• _GOAL_
The data below must be copied in full and without any change.

• _SUPPLIED MATERIAL_
⟨
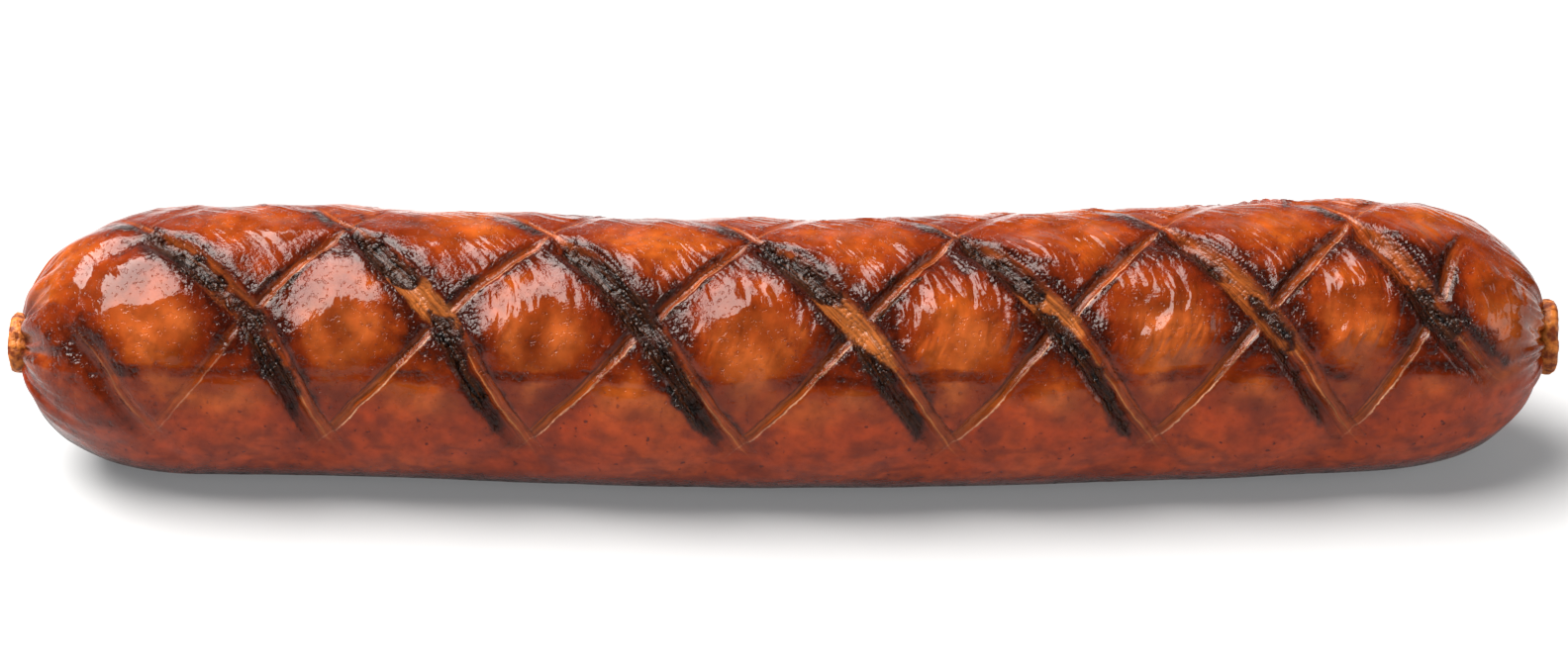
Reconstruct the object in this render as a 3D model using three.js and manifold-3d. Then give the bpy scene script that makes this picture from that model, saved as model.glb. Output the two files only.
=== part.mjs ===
// A grilled sausage: one plump link in its casing, tied off in a small nub at each end,
// scored with two crossing families of knife cuts and lying on its side.
// Units are millimetres. X runs along the sausage, Z is up and Z = 0 is the surface that it
// lies on. The origin is under the middle of its bounding box.
import * as THREE from "three";
import { mergeVertices } from "three/addons/utils/BufferGeometryUtils.js";
import Module from "manifold-3d";

// Body.
const HALF_LENGTH = 82.2; // from the middle to the tip of either dome
const BODY_RADIUS = 14.6;
const AXIS_HEIGHT = 14.3; // less than the radius, so the underside is pressed flat
const DOME_LENGTH = 20.5;
const DOME_POWER = 2.4; // above 2 the dome is blunter than an ellipse
const SWELLS = [
  { at: 50, reach: 28, height: 0.35 },
  { at: -55, reach: 20, height: 0.15 },
];

// The sausage bends in the horizontal plane: its ends lie further back than its middle.
const LEFT_BEND = { back: 3.0, over: 62 };
const RIGHT_BEND = { back: 4.5, over: 84 };
const END_DROOP = 0.45;
const DROOP_REACH = 22;

// Casing gathered at each end: pleats on the dome, a puckered throat and a cut nub.
const PLEATS = 11;
const PLEAT_HEIGHT = 0.3;
const PLEAT_INNER = 3.5;
const PLEAT_OUTER = 11;
const THROAT = { radius: 2.7, depth: 0.7 };
const NUB_SECTIONS = [
  { out: 1, radius: 0.5 },
  { out: 0.93, radius: 0.9 },
  { out: 0.55, radius: 1 },
  { out: -0.1, radius: 0.97 },
]; // shares of a nub's length and radius, from its end face inwards
const NUBS = [
  { side: -1, radius: 3.3, length: 1.7, lobe: 0.1, turn: 0.6 },
  { side: 1, radius: 3.8, length: 1.9, lobe: 0.14, turn: 2.1 },
];

// Knife cuts. Each row lists where the two families cross, along X, at one angle round
// the body: 0 faces the front, 90 is the top and 180 the back.
const CUT_PITCH = 21.5;
const LOW_CROSSINGS = [-68.0, -49.2, -28.0, -5.2, 17.0, 38.5, 59.7, 80.0];
const MIDDLE_CROSSINGS = [-76.8, -56.6, -36.3, -14.6, 7.9, 29.4, 50.8, 69.0];
const TOP_CROSSINGS = [-68.2, -46.4, -24.8, -3.2, 18.5, 40.4, 60.8, 74.2];
const ROW_ANGLES = { low: -15, middle: 41, top: 88, backMiddle: 135, backLow: 191 };
const CUT_SIDES = [
  { from: -25, to: 113 },
  { from: 117, to: 201 },
]; // degrees: the link is scored in front, turned over and scored again behind
const CUT_REACH = 77; // a cut stops this far from the middle, short of the nubs
const SHORTEST_CUT = 12;
const FIRST_NARROW_FROM = 78; // the left dome's front is whole
const CUT_FADE = 24; // degrees over which a cut runs out at its ends
const BROAD_CUT = { rim: 3.0, floor: 1.1, depth: 1.3 };
const NARROW_CUT = { rim: 1.5, floor: 0.35, depth: 0.95 };
const CUT_HEAD = 1.0; // how far the knife's wedge stands out of the skin
const CUT_TIP = { depth: -0.25, width: 0.45 }; // shares left where a cut has run out
const OVER_TOP = { from: 86, to: 142, edge: 9, thinner: 0.6 }; // cuts are thin lines there
const CUT_STEP = 9;

// Pads between the cuts swell, so the skin falls away towards each cut.
const PAD_DROP = 0.55;
const PAD_REACH = 6.4;
const PAD_DOME = { none: 4, full: 12 }; // pads flatten where a dome is narrower than this

// Mesh density.
const RINGS_PER_PITCH = 6;
const DOME_RINGS = 8;
const SCORED_POINTS = 26;
const UNDERSIDE_POINTS = 10;
const SCORED_ARC = { from: -20, to: 196 };
const MERGE_WITHIN = 1e-4;

const { clamp, degToRad: degrees, smoothstep: smooth } = THREE.MathUtils;

// How far back the middle line lies at x: half a cosine wave on each side.
function bend(x) {
  const { back, over } = x < 0 ? LEFT_BEND : RIGHT_BEND;
  const share = Math.min(Math.abs(x) / over, 1);
  return (back * (1 - Math.cos(Math.PI * share))) / 2;
}

function axisHeight(x) {
  const outer = HALF_LENGTH - DROOP_REACH;
  return AXIS_HEIGHT - END_DROOP * smooth(Math.abs(x), outer, HALF_LENGTH);
}

// The plain body's radius: a cylinder with slight swells and a blunt dome at each end.
function bodyRadius(x) {
  let radius = BODY_RADIUS;
  for (const { at, reach, height } of SWELLS) {
    radius += height * Math.exp(-(((x - at) / reach) ** 2));
  }
  const inDome = clamp(1 - (HALF_LENGTH - Math.abs(x)) / DOME_LENGTH, 0, 1);
  return radius * (1 - inDome ** DOME_POWER) ** (1 / DOME_POWER);
}

// The direction away from the middle line at an angle.
function outward(angle) {
  return new THREE.Vector3(0, -Math.cos(degrees(angle)), Math.sin(degrees(angle)));
}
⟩
• _COMPLETE RESPONSE_
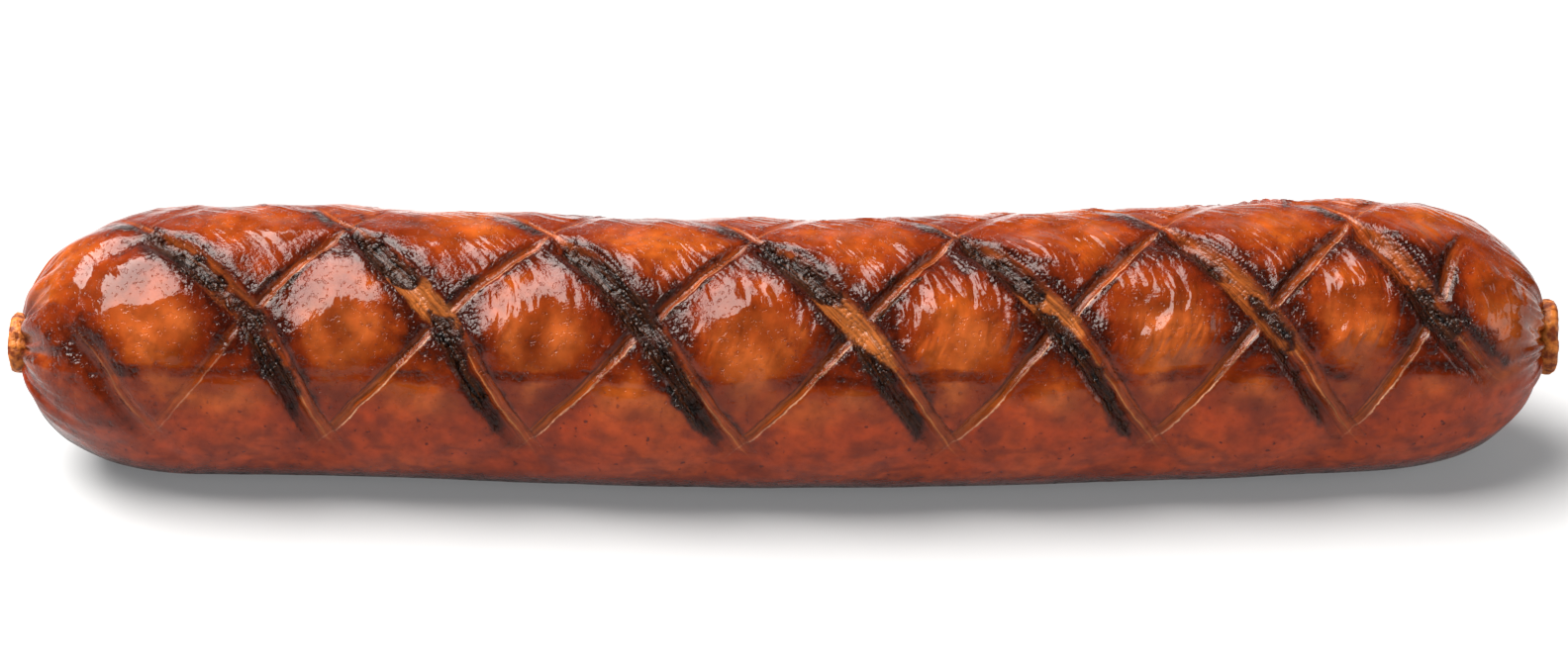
Reconstruct the object in this render as a 3D model using three.js and manifold-3d. Then give the bpy scene script that makes this picture from that model, saved as model.glb. Output the two files only.
=== part.mjs ===
// A grilled sausage: one plump link in its casing, tied off in a small nub at each end,
// scored with two crossing families of knife cuts and lying on its side.
// Units are millimetres. X runs along the sausage, Z is up and Z = 0 is the surface that it
// lies on. The origin is under the middle of its bounding box.
import * as THREE from "three";
import { mergeVertices } from "three/addons/utils/BufferGeometryUtils.js";
import Module from "manifold-3d";

// Body.
const HALF_LENGTH = 82.2; // from the middle to the tip of either dome
const BODY_RADIUS = 14.6;
const AXIS_HEIGHT = 14.3; // less than the radius, so the underside is pressed flat
const DOME_LENGTH = 20.5;
const DOME_POWER = 2.4; // above 2 the dome is blunter than an ellipse
const SWELLS = [
  { at: 50, reach: 28, height: 0.35 },
  { at: -55, reach: 20, height: 0.15 },
];

// The sausage bends in the horizontal plane: its ends lie further back than its middle.
const LEFT_BEND = { back: 3.0, over: 62 };
const RIGHT_BEND = { back: 4.5, over: 84 };
const END_DROOP = 0.45;
const DROOP_REACH = 22;

// Casing gathered at each end: pleats on the dome, a puckered throat and a cut nub.
const PLEATS = 11;
const PLEAT_HEIGHT = 0.3;
const PLEAT_INNER = 3.5;
const PLEAT_OUTER = 11;
const THROAT = { radius: 2.7, depth: 0.7 };
const NUB_SECTIONS = [
  { out: 1, radius: 0.5 },
  { out: 0.93, radius: 0.9 },
  { out: 0.55, radius: 1 },
  { out: -0.1, radius: 0.97 },
]; // shares of a nub's length and radius, from its end face inwards
const NUBS = [
  { side: -1, radius: 3.3, length: 1.7, lobe: 0.1, turn: 0.6 },
  { side: 1, radius: 3.8, length: 1.9, lobe: 0.14, turn: 2.1 },
];

// Knife cuts. Each row lists where the two families cross, along X, at one angle round
// the body: 0 faces the front, 90 is the top and 180 the back.
const CUT_PITCH = 21.5;
const LOW_CROSSINGS = [-68.0, -49.2, -28.0, -5.2, 17.0, 38.5, 59.7, 80.0];
const MIDDLE_CROSSINGS = [-76.8, -56.6, -36.3, -14.6, 7.9, 29.4, 50.8, 69.0];
const TOP_CROSSINGS = [-68.2, -46.4, -24.8, -3.2, 18.5, 40.4, 60.8, 74.2];
const ROW_ANGLES = { low: -15, middle: 41, top: 88, backMiddle: 135, backLow: 191 };
const CUT_SIDES = [
  { from: -25, to: 113 },
  { from: 117, to: 201 },
]; // degrees: the link is scored in front, turned over and scored again behind
const CUT_REACH = 77; // a cut stops this far from the middle, short of the nubs
const SHORTEST_CUT = 12;
const FIRST_NARROW_FROM = 78; // the left dome's front is whole
const CUT_FADE = 24; // degrees over which a cut runs out at its ends
const BROAD_CUT = { rim: 3.0, floor: 1.1, depth: 1.3 };
const NARROW_CUT = { rim: 1.5, floor: 0.35, depth: 0.95 };
const CUT_HEAD = 1.0; // how far the knife's wedge stands out of the skin
const CUT_TIP = { depth: -0.25, width: 0.45 }; // shares left where a cut has run out
const OVER_TOP = { from: 86, to: 142, edge: 9, thinner: 0.6 }; // cuts are thin lines there
const CUT_STEP = 9;

// Pads between the cuts swell, so the skin falls away towards each cut.
const PAD_DROP = 0.55;
const PAD_REACH = 6.4;
const PAD_DOME = { none: 4, full: 12 }; // pads flatten where a dome is narrower than this

// Mesh density.
const RINGS_PER_PITCH = 6;
const DOME_RINGS = 8;
const SCORED_POINTS = 26;
const UNDERSIDE_POINTS = 10;
const SCORED_ARC = { from: -20, to: 196 };
const MERGE_WITHIN = 1e-4;

const { clamp, degToRad: degrees, smoothstep: smooth } = THREE.MathUtils;

// How far back the middle line lies at x: half a cosine wave on each side.
function bend(x) {
  const { back, over } = x < 0 ? LEFT_BEND : RIGHT_BEND;
  const share = Math.min(Math.abs(x) / over, 1);
  return (back * (1 - Math.cos(Math.PI * share))) / 2;
}

function axisHeight(x) {
  const outer = HALF_LENGTH - DROOP_REACH;
  return AXIS_HEIGHT - END_DROOP * smooth(Math.abs(x), outer, HALF_LENGTH);
}

// The plain body's radius: a cylinder with slight swells and a blunt dome at each end.
function bodyRadius(x) {
  let radius = BODY_RADIUS;
  for (const { at, reach, height } of SWELLS) {
    radius += height * Math.exp(-(((x - at) / reach) ** 2));
  }
  const inDome = clamp(1 - (HALF_LENGTH - Math.abs(x)) / DOME_LENGTH, 0, 1);
  return radius * (1 - inDome ** DOME_POWER) ** (1 / DOME_POWER);
}

// The direction away from the middle line at an angle.
function outward(angle) {
  return new THREE.Vector3(0, -Math.cos(degrees(angle)), Math.sin(degrees(angle)));
}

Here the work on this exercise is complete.